Audie Blaylock's mellow, wailing tenor and lightening-fast guitar picking have made him one of the names to watch in the world of traditional bluegrass. He's been playing since he was a boy, and cut his teeth touring in the Sunny Mountain Boys, whose Jimmy Martin recruited him at the age of 19. He spent nine years with Martin's Sunny Mountain Boys and their cheerful, uplifting sound clearly had an influence on his development as an artist. After decades of session work and touring with Rhonda Vincent, Red Allen, and other heavies, Audie Blaylock put together Redline with Patrick McAvinue on fiddle and mandolin, Evan Ward on banjo, and Matt Wallace on bass. Blaylock's sidekicks may only be in their early twenties, but they've already racked up an impressive string of credits, capped by two IMBA Emerging Artist of the Year awards in 2005 and 2006. The quartet show what they can do on the closing track of the album, "Rummie's Run." The tune is taken at a blazing speed with McAvinue's fiddle setting the pace and trading solos with Ward, Blaylock, and his own double-tracked mandolin. It's an impressive blow out, but most of the time, Blaylock and Redline play with a soulful restraint that gives the music a delicious tension. "Troubles ‘Round My Door" balances hope and heartache with Ward's banjo and Blaylock's lead vocal carrying the emotional weight.
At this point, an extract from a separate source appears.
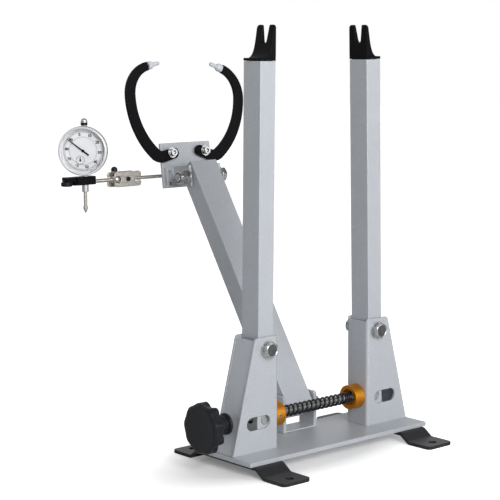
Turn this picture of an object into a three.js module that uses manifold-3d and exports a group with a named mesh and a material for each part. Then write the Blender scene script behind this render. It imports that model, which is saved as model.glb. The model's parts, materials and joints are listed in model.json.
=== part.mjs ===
// A bicycle wheel truing stand: a base on two straps, two uprights that a screw draws together or
// apart, and a gauge arm that carries two caliper arms and a dial indicator.
// Millimetres. X runs along the base, Y to the rear and Z up; angles are in degrees.
import * as THREE from 'three';
import { mergeVertices } from 'three/addons/utils/BufferGeometryUtils.js';
import Module from 'manifold-3d';

const wasm = await Module();
wasm.setup();

// Clearances and cuts
const fit = 0.3;
const seat = 0.1;
const overrun = 2;
const threadPlay = 0.5;
const weld = 0.001;

// Base plate on its two foot straps
const base = { length: 275, width: 96, thickness: 5, corner: 0.8 };
const strap = {
  width: 40, length: 191, thickness: 4, rise: 8.5, endInset: 25.5, flat: 100, joggle: 12,
  corner: 6, holeRadius: 4.5, holeInset: 13.5,
};
const plateTop = strap.rise + strap.thickness + base.thickness;

// Uprights: rectangular tubes that lean inwards on their pivot bolts
const upright = {
  width: 22, depth: 28, wall: 2, corner: 1, above: 314, below: 103, lean: 0.92,
  endInset: 52.2, pivotRise: 113, lever: 79,
};
const tubeCornerShare = 0.25;
const sleeve = { radius: 7.2 };
const barrel = { radius: 5.8 };
const pivotX = base.length / 2 - upright.endInset;
const pivotZ = plateTop + upright.pivotRise;
const leverDrop = upright.lever * Math.cos(THREE.MathUtils.degToRad(upright.lean));
const leverReach = upright.lever * Math.sin(THREE.MathUtils.degToRad(upright.lean));

// Dropout tips in the tops of the tubes
const dropout = {
  cap: 3, capOverhang: 0.3, plug: 14, height: 35.8, foot: 15.8, top: 3, corner: 4,
  slotMouth: 11.5, slotRadius: 4.3, slotFloor: 15, slotLip: 1.2,
};
const flareFootShares = [0.443, 0.068];
const flareTopShares = [0.38, 0.486];

// Folded brackets that hold the uprights
const bracket = {
  sheet: 3, bend: 4, height: 127, footReach: 66.2, headReach: 33.3, webSetback: 15.6,
  corner: 4, webDrop: 3, coverSheet: 2.5, coverRecess: 1,
};
const slotWindow = { length: 34, height: 15, reach: 29, rise: 32.3 };
const bracketDepth = upright.depth + 2 * (fit + bracket.sheet);
const webX = pivotX - bracket.webSetback;

// Bolts: M10 through the pivots, M6 in the calipers
const boltM10 = {
  radius: 5, acrossFlats: 16, head: 6.4, washer: 10, washerThickness: 2, nut: 8, tail: 3,
};
const headNut = { washer: 10.5, washerThickness: 2, hex: 8.5, collar: 7, collarLength: 3, tail: 1.5 };

// Screw with opposite threads at its two ends
const screw = { radius: 4, pastPivot: 19.7 };
const knob = {
  radius: 28.5, lobes: 9, lobeDepth: 5, faceDepth: 1.2, thickness: 15, edge: 2, hubRadius: 11,
  neckRadius: 9, neckLength: 6, flangeRadius: 12, flangeThickness: 3, length: 38, boss: 14, turn: 16,
};
const washer = { radius: 8, thickness: 2.5 };
const collar = { radius: 14.3, length: 14.4, recess: 5.5, recessRadius: 9.2, chamfer: 0.8 };
const grub = { radius: 2, fromRecess: 3.2 };
const spring = {
  radius: 5.6, wire: 2.6, openTurns: 14.5, closeTurns: 2.5, closePitch: 3.4, steps: 8, sides: 5,
};

// Gauge arm and the folded bracket that it tilts in
const armBracket = { sheet: 4.5, floor: 1.8, innerWidth: 43, front: 22.5, height: 42.5, corner: 3 };
const armBracketRear = base.width / 2;
const arm = {
  width: 40, depth: 25, wall: 2, corner: 1.2, span: 307, topEnd: 15, bottomEnd: 9, lean: 32.5,
  pivotY: 33.5, pivotRise: 26,
};

// Head: a plate with two angle pieces that grip the top of the gauge arm
const head = { lean: 7.8, width: 78, height: 55, sheet: 3, below: 11.1, standoff: 28.3 };
const angle = { sheet: 3.5, depth: 34.6, height: 25, flange: 15, below: 11, armGap: 1 };

// Caliper arms and their feeler tips
const caliper = {
  spacing: 52, rise: 31.6, drop: 1.5, thickness: 4.6, spacer: 1, rootWidth: 13, bodyWidth: 14.9,
  elbowWidth: 13.9, tipWidth: 10.7, rootAngle: 192.3, rootLength: 11.3, heelRadius: 14.4, heelAngle: 55,
  sweepRadius: 92.4, sweepAngle: 50.4, hookRadius: 36.7, hookAngle: 75.9, innerLengthLeft: 11.1,
  innerLengthRight: 13.2, rightAngle: 9.1, steps: 7,
};
const caliperBolt = {
  radius: 3, washer: 6.5, washerThickness: 1.2, headRadius: 4.6, headHeight: 4.4, tail: 5, domeShare: 0.85,
};
const feeler = {
  thread: 1.5, threadLength: 11, collar: 5, collarLength: 5, waist: 3.4, waistLength: 3,
  nib: 2.5, nibLength: 11,
};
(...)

The aching, high lonesome moan of "Can't Keep on Runnin'" is played in a measured tempo with Wallace laying down a sparse bassline that pulses like a broken heart. Redline celebrates the wild side of live with Freddie Hart's honky tonk hit played as a syncopated loser's waltz. The quartet's harmonies are thrilling throughout, especially on the gospel tunes. Jimmy Martin's "Pray the Clouds Away" does just that with the group's sunny sanctified harmonies, and former Beverly Hillbilly banjo player Don Parmley's "He Is Near" is given a consecrated a cappella treatment.